Another change DOT is considering is whether to extend the current 14-hour on-duty limitation by up to two hours when a truck driver encounters adverse driving conditions. This would mostly help truckload drivers who get detained by weather or accidents.

This sounds easy to enforce, but it really isn’t. If a truck driver is detained five hours by a snowstorm in Minnesota but gets pulled over later in the day in sunny Missouri, how is the law enforcement officer supposed to know about that the snowstorm delay excuse is legitimate?

“It really depends on your definition of ‘adverse driving conditions,’” said Greg Orr, president of truckload carrier CFI. “That definition is very challenging to understand what the driver has done during his or her driving day.”

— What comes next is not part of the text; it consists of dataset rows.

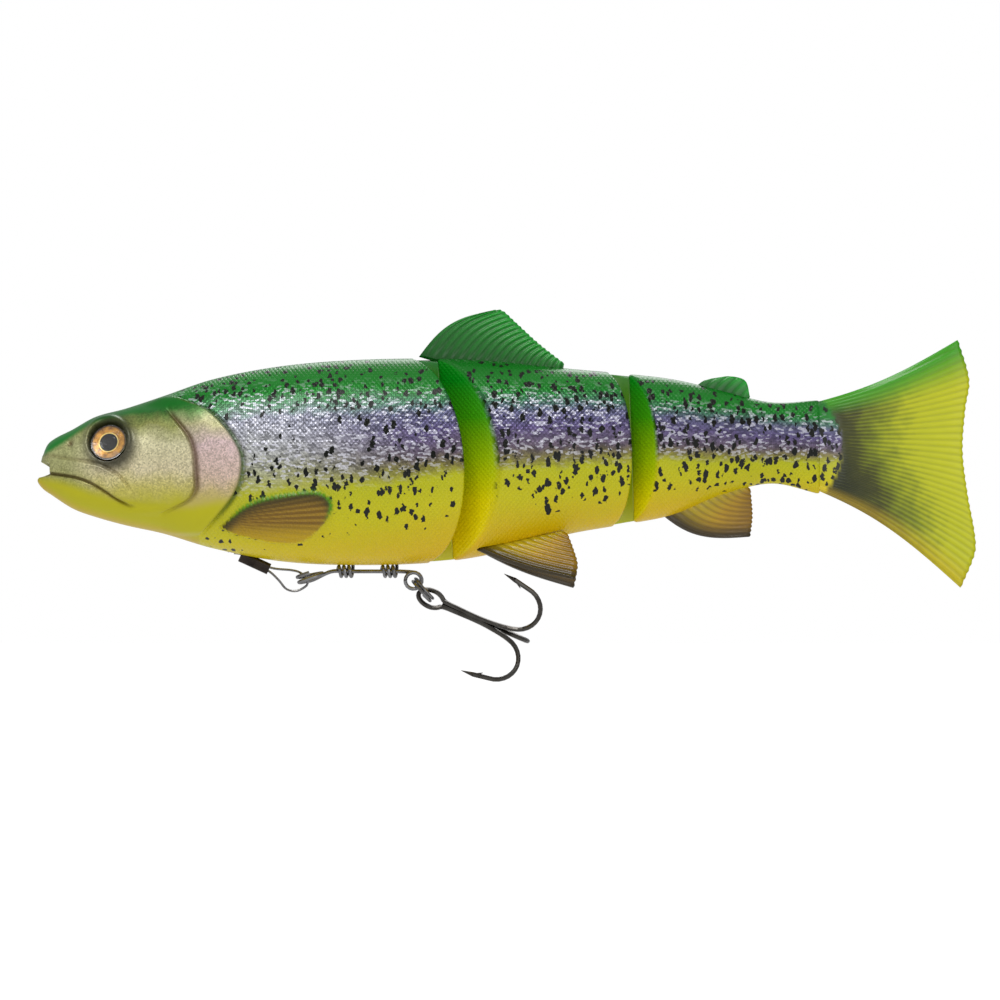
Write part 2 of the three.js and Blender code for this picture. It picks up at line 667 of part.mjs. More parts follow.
const tailZ = (back(TAIL_ROOT_X) + belly(TAIL_ROOT_X)) / 2;
function tailFin() {
  const low = belly(TAIL_ROOT_X) + 0.4;
  const high = back(TAIL_ROOT_X) - 0.4;
  const at = (along, up) => p2(TAIL_ROOT_X + along * TAIL_LENGTH, tailZ + up * TAIL_SPAN);
  const outline = [
    p2(TAIL_ROOT_X, low),
    at(0.4, -0.35),
    at(0.85, -0.53),
    at(0.93, -0.55),
    at(1, -0.4),
    at(0.92, -0.06),
    at(0.92, 0.1),
    at(0.96, 0.38),
    at(0.92, 0.43),
    at(0.85, 0.44),
    at(0.5, 0.31),
    at(0.2, 0.22),
    p2(TAIL_ROOT_X, high),
  ];
  const root = new THREE.CylinderGeometry(TAIL_ROOT_RADIUS, TAIL_ROOT_RADIUS, high - low, 16);
  root.rotateX(Math.PI / 2);
  root.translate(TAIL_ROOT_X, 0, (high + low) / 2);
  return plate(outline, TAIL_THICKNESS, 0.5).add(solid(root));
}

function tailGroove() {
  const groove = new THREE.CylinderGeometry(TAIL_ROOT_RADIUS + GAP, TAIL_ROOT_RADIUS + GAP, FAR, 16);
  groove.rotateX(Math.PI / 2);
  groove.translate(TAIL_ROOT_X, 0, 0);
  return solid(groove);
}

// ---- Eyes ----

function eyePiece(profile, side) {
  const skin = flank(EYE_AT.x, EYE_AT.y);
  const geometry = new THREE.LatheGeometry(profile, 24);
  geometry.rotateX(side < 0 ? Math.PI : 0);
  geometry.rotateX(side * rad(EYE_TILT));
  geometry.rotateZ(side * rad(EYE_TURN));
  geometry.translate(EYE_AT.x, side * skin, EYE_AT.y);
  return solid(geometry);
}
const disc = (radius, low, high) => [p2(0, low), p2(radius, low), p2(radius, high), p2(0, high)];
function dome(radius, low, height) {
  const rise = height - 0.5;
  const steps = [1, 0.92, 0.75, 0.5, 0.25];
  const arc = steps.map((share) => p2(radius * share, low + 0.5 + rise * Math.sqrt(1 - share * share)));
  return [p2(0, low), p2(radius, low), ...arc, p2(0, low + height)];
}
const socket = (side) => eyePiece(disc(EYE_RADIUS + GAP, -SOCKET_DEPTH, 6), side);
const IRIS_BASE = GAP - SOCKET_DEPTH;
const iris = (side) => eyePiece(disc(EYE_RADIUS, IRIS_BASE, IRIS_BASE + IRIS_THICKNESS), side);
const lens = (side) => eyePiece(dome(EYE_RADIUS, IRIS_BASE + IRIS_THICKNESS + GAP, LENS_HEIGHT), side);

// ---- Segments ----

function mouth() {
  return box(v3(-5, -20, -MOUTH_HEIGHT / 2 - 0.2), v3(0, 20, MOUTH_HEIGHT / 2 - 0.2));
}

function frontSegment() {
  const cuts = [
    mouth(),
    socket(-1),
    socket(1),
    alongRoute(TUBE_OUTER + GAP, 12),
    slot(blind(RIBBON_START - GAP), before(FRONT_HINGE, 1), frontFloor),
    frontBallast(GAP),
    ...PIN_PLACES.map(pinRoom),
  ];
  return cuts.reduce((made, cut) => made.subtract(cut), BODY.intersect(aheadOf(FRONT_HINGE)));
}

function middleSegment() {
  const cuts = [
    slot(after(FRONT_HINGE, 1), before(REAR_HINGE, 1), middleFloor),
    middleBallast(GAP),
    plate(dorsalOutline(), DORSAL_THICKNESS + 2 * GAP),
    pelvicRoom(-1),
    pelvicRoom(1),
  ];
  const whole = BODY.intersect(behind(FRONT_HINGE)).intersect(aheadOf(REAR_HINGE));
  return cuts.reduce((made, cut) => made.subtract(cut), whole);
}

function rearSegment() {
  const cuts = [
    slot(after(REAR_HINGE, 1), blind(RIBBON_END + GAP), rearFloor),
    plate(adiposeOutline(), ADIPOSE_THICKNESS + 2 * GAP),
    plate(analOutline(), ANAL_THICKNESS + 2 * GAP),
    tailGroove(),
  ];
  return cuts.reduce((made, cut) => made.subtract(cut), BODY.intersect(behind(REAR_HINGE)));
}

// ---- Assembly ----

const finish = (color, roughness, metalness = 0) =>
  new THREE.MeshStandardMaterial({ color, roughness, metalness });
const SKIN = finish(0x7fa52a, 0.35);
const DORSAL_GREEN = finish(0x0f7a1c, 0.35);
const FIN_BROWN = finish(0xa88420, 0.4);
const TAIL_YELLOW = finish(0xc9c80a, 0.4);
const WEB_TPE = finish(0x7f8f10, 0.45);
const MESH_CLOTH = finish(0xe8e8e0, 0.9);
const LEAD = finish(0x62656a, 0.5, 0.9);
const TUBE_PLASTIC = finish(0xf0f0f0, 0.3);
const GOLD_FOIL = finish(0xc79a3a, 0.3, 0.6);
const CLEAR_RESIN = finish(0xffffff, 0.05);
const STEEL = finish(0xb4b6ba, 0.25, 1);
const BLACK_NICKEL = finish(0x3c3a38, 0.25, 1);
const COPPER_CRIMP = finish(0x4a3524, 0.35, 0.9);

const part = new THREE.Group();
function add(name, manifold, material) {
  const mesh = new THREE.Mesh(geometryOf(manifold), material);
  mesh.name = name;
  part.add(mesh);
}

add("front_segment", frontSegment(), SKIN);
add("middle_segment", middleSegment(), SKIN);
add("rear_segment", rearSegment(), SKIN);
add("tail_fin", tailFin(), TAIL_YELLOW);
add("front_hinge_web", web(FRONT_HINGE), WEB_TPE);
add("rear_hinge_web", web(REAR_HINGE), WEB_TPE);
add("front_mesh_ribbon", ribbon(blind(RIBBON_START), before(FRONT_HINGE, -GAP), frontFloor), MESH_CLOTH);
const middleRibbon = ribbon(after(FRONT_HINGE, -GAP), before(REAR_HINGE, -GAP), middleFloor);
add("middle_mesh_ribbon", middleRibbon, MESH_CLOTH);
add("rear_mesh_ribbon", ribbon(after(REAR_HINGE, -GAP), blind(RIBBON_END), rearFloor), MESH_CLOTH);
add("front_ballast", frontBallast(0), LEAD);
add("middle_ballast", middleBallast(0), LEAD);
for (const [side, name] of [[-1, "left"], [1, "right"]]) {
  add(`${name}_eye_iris`, iris(side), GOLD_FOIL);
  add(`${name}_eye_lens`, lens(side), CLEAR_RESIN);
  add(`${name}_pelvic_fin`, pelvicFin(side), FIN_BROWN);
}
add("dorsal_fin", plate(dorsalOutline(), DORSAL_THICKNESS, 0.4), DORSAL_GREEN);
add("adipose_fin", plate(adiposeOutline(), ADIPOSE_THICKNESS, 0.3), DORSAL_GREEN);
add("anal_fin", plate(analOutline(), ANAL_THICKNESS, 0.3), FIN_BROWN);
add("line_tube", lineTube(), TUBE_PLASTIC);
add("leader_wire", leaderWire(), STEEL);
add("trace_loop", traceWire(), STEEL);
add("crimp_sleeve", crimpSleeve(), COPPER_CRIMP);
add("rig_wire", rigWire(), STEEL);
add("front_belly_pin", bellyPin(PIN_PLACES[0]), STEEL);
add("rear_belly_pin", bellyPin(PIN_PLACES[1]), STEEL);
add("split_ring", splitRing(), STEEL);
add("treble_hook", trebleHook(), BLACK_NICKEL);

export default part;
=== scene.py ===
"""Looks for the jointed soft trout lure. Sizes below are millimetres in the CAD frame: +X to the tail,
+Z up, the left flank at -Y, and the origin where the line enters the mouth. Meshes are made in metres."""
import math

import bmesh
import bpy
import numpy as np
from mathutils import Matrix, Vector


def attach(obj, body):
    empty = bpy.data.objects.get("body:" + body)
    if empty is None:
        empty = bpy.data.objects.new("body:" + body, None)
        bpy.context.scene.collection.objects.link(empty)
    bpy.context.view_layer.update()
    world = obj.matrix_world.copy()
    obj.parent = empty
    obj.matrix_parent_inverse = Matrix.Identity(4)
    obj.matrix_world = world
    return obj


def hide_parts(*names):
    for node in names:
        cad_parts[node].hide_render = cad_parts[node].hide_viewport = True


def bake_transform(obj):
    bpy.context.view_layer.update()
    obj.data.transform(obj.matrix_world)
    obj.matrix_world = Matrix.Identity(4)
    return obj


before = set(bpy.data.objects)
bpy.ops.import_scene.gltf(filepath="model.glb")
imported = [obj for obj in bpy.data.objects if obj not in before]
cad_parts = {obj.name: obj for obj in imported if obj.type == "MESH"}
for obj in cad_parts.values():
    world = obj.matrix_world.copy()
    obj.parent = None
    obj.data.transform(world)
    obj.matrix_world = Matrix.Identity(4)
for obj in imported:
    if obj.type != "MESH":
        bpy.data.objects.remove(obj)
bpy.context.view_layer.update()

MM = 0.001

BODY_DEPTH = 44.5
BODY_WIDTH = 27.6
SEGMENT_STARTS = np.array([0, 80.7, 121.1])
SEGMENT_LENGTHS = np.array([80.7, 40.4, 42.9])
TAIL_ROOT = 164
TAIL_BEND = (161, 170)  # where the tail starts and stops bending away from the rear segment

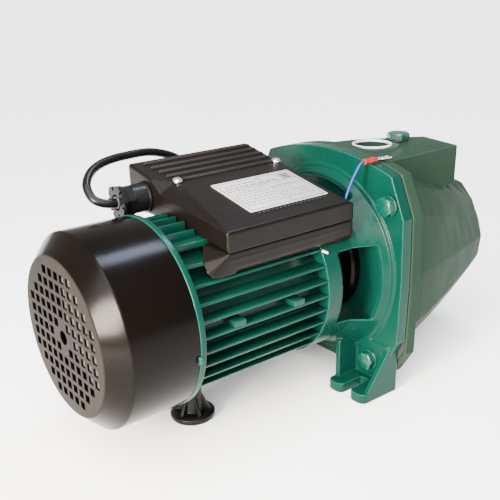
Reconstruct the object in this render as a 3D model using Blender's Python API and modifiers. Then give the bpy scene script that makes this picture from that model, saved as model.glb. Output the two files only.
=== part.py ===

Other changes could include:

  • whether to revise the mandatory 30-minute break for truck drivers after eight hours of continuous driving, which mostly affects TL drivers as LTL drivers are making numerous stops during their work days and nights; and
  • whether to reinstate the option for splitting up the required 10-hour off-duty rest break for drivers operating trucks that are equipped with a sleeper-berth compartment. This so-called “split sleeper” exemption is being pushed by the Owner Operator Independent Driver Association (OOIDA) and would allow drivers to sleep, say, six hours and drive some and then take another break

This split sleeper exemption is favored by some truckload interests as well. As one trucking executive said, “Do you sleep 10 straight hours at night? Of course not. As long as they’re getting proper rest, they should be allowed to split up their rest time.”

Last August, the Federal Motor Carrier Safety Administration issued an Advanced Notice of Proposed Rulemaking (ANPRM) to give the public a chance to comment on current hours-of-service (HOS) regulations. The public response to those proposed changes was enough to push the DOT into possibly making further changes to HOS.

A major force to changing the 14-hour on-duty limitation has been the OOIDA who says owner-operators specifically need more flexibility. Since law enforcement began strict enforcement of the electronic logging devices (ELDs) in April of last year, independent owner-operators say the 14-hour on-duty clock has been an issue.

Currently, truck drivers may drive a maximum of 11 hours after 10 consecutive hours off duty. But truckers may not drive beyond the 14th consecutive hour after coming on duty, following 10 consecutive hours off duty. Off-duty time does not extend the 14-hour period.

Truckers may not drive after 60/70 hours on duty in 7/8 consecutive days. A driver may restart a 7/8 consecutive day period after taking 34 or more consecutive hours off duty. A previous requirement that drivers must include at least two breaks when driving at night between 1 a.m. and 5 a.m. has been suspended for the time being.

Chao also said DOT will seek to make the Crash Preventability Demonstration program, which began in 2017 and ends on July 30, permanent. If truckers can prove the crash was not their fault, they can have it permanently removed from their driving records.